----- SUPPLIED DATA

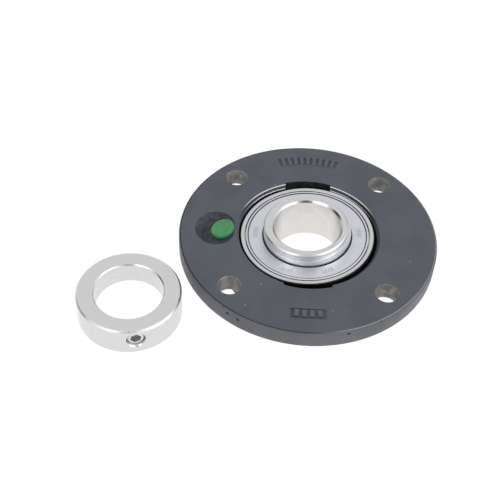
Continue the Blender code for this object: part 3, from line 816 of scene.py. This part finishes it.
# ---------------------------------------------------------------- stage, light and camera


def floor():
    """A plain pale light table."""
    mesh = bpy.data.meshes.new("floor")
    shape = bmesh.new()
    bmesh.ops.create_grid(shape, x_segments=1, y_segments=1, size=6.0)
    shape.to_mesh(mesh)
    shape.free()
    n = Nodes("pale_floor")
    tone = n.noise(400.0, 1.0)
    colour = n.mix(tone, (0.06, 0.06, 0.06), (0.07, 0.07, 0.07))
    n.finish(colour, 0.9, Specular_IOR_Level=0.0)
    n.shader.inputs["Emission Color"].default_value = (1.0, 1.0, 1.0, 1.0)
    n.shader.inputs["Emission Strength"].default_value = 0.97
    new_object("floor", mesh, [n.material])


def studio():
    """A bright tent, darker round the lens and low on the left, brighter low on the right."""
    world = bpy.data.worlds.new("studio")
    bpy.context.scene.world = world
    world.use_nodes = True
    tree = world.node_tree
    background = tree.nodes["Background"]
    coords = tree.nodes.new("ShaderNodeTexCoord").outputs["Generated"]

    def patch(direction, inner, outer, level):
        """1 away from the direction, falling smoothly to level inside the inner angle."""
        dot = tree.nodes.new("ShaderNodeVectorMath")
        dot.operation = "DOT_PRODUCT"
        tree.links.new(coords, dot.inputs[0])
        dot.inputs[1].default_value = Vector(direction).normalized()
        ease = tree.nodes.new("ShaderNodeMapRange")
        ease.interpolation_type = "SMOOTHSTEP"
        tree.links.new(dot.outputs["Value"], ease.inputs["Value"])
        ease.inputs["From Min"].default_value = math.cos(math.radians(outer))
        ease.inputs["From Max"].default_value = math.cos(math.radians(inner))
        ease.inputs["To Min"].default_value = 1.0
        ease.inputs["To Max"].default_value = level
        return ease.outputs["Result"]

    patches = [
        patch((0.02, -0.69, 0.72), 11.0, 22.0, 0.12),
        patch((-0.95, 0.15, 0.30), 9.0, 24.0, 0.05),
        patch((0.0, 0.70, 0.70), 25.0, 60.0, 0.86),
        patch((0.85, -0.45, 0.20), 15.0, 60.0, 1.45),
        patch((-0.80, -0.45, 0.10), 15.0, 60.0, 0.85),
    ]
    level = patches[0]
    for other in patches[1:]:
        product = tree.nodes.new("ShaderNodeMath")
        product.operation = "MULTIPLY"
        tree.links.new(level, product.inputs[0])
        tree.links.new(other, product.inputs[1])
        level = product.outputs[0]
    path = tree.nodes.new("ShaderNodeLightPath")
    seen = tree.nodes.new("ShaderNodeMix")
    tree.links.new(path.outputs["Is Camera Ray"], seen.inputs[0])
    tree.links.new(level, seen.inputs[2])
    seen.inputs[3].default_value = 1.1
    tree.links.new(seen.outputs[0], background.inputs["Strength"])
    background.inputs["Color"].default_value = (1.0, 1.0, 1.0, 1.0)


def soft_light(name, offset, size, power):
    data = bpy.data.lights.new(name, "AREA")
    data.shape = "SQUARE"
    data.size = size
    data.energy = power
    light = bpy.data.objects.new(name, data)
    bpy.context.scene.collection.objects.link(light)
    light.location = AXIS + Vector(offset)
    light.rotation_euler = (-Vector(offset)).to_track_quat("-Z", "Y").to_euler()
    light.visible_camera = False


def camera():
    data = bpy.data.cameras.new("camera")
    data.sensor_width = 36.0
    data.lens = CAMERA_LENS
    data.clip_start = 0.01
    obj = bpy.data.objects.new("camera", data)
    bpy.context.scene.collection.objects.link(obj)
    pitch = Matrix.Rotation(math.pi / 2 - CAMERA_ELEVATION, 4, "X")
    roll = Matrix.Rotation(CAMERA_ROLL, 4, "Z")
    spot = AXIS + Vector((0.0, 0.0, FLANGE_TOP)) + CAMERA_OFFSET
    obj.matrix_world = Matrix.Translation(spot) @ pitch @ roll
    bpy.context.scene.camera = obj


housing()
cast_marks()
outer_ring()
inner_ring()
seals()
balls_and_cage()
grease_plug()
collar()
set_screw()
floor()
studio()
soft_light("key", (-0.35, -0.35, 0.55), 0.45, 1.2)
soft_light("fill", (0.50, -0.25, 0.45), 0.45, 0.8)
camera()
bpy.context.scene.view_settings.view_transform = "Standard"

----------

### EXERCISE REQUIREMENTS
Filter out every line that lacks the word "scene", and copy the rest.

### ANSWER TO THIS EXERCISE
Continue the Blender code for this object: part 3, from line 816 of scene.py. This part finishes it.
    bpy.context.scene.world = world
    bpy.context.scene.collection.objects.link(light)
    bpy.context.scene.collection.objects.link(obj)
    bpy.context.scene.camera = obj
bpy.context.scene.view_settings.view_transform = "Standard"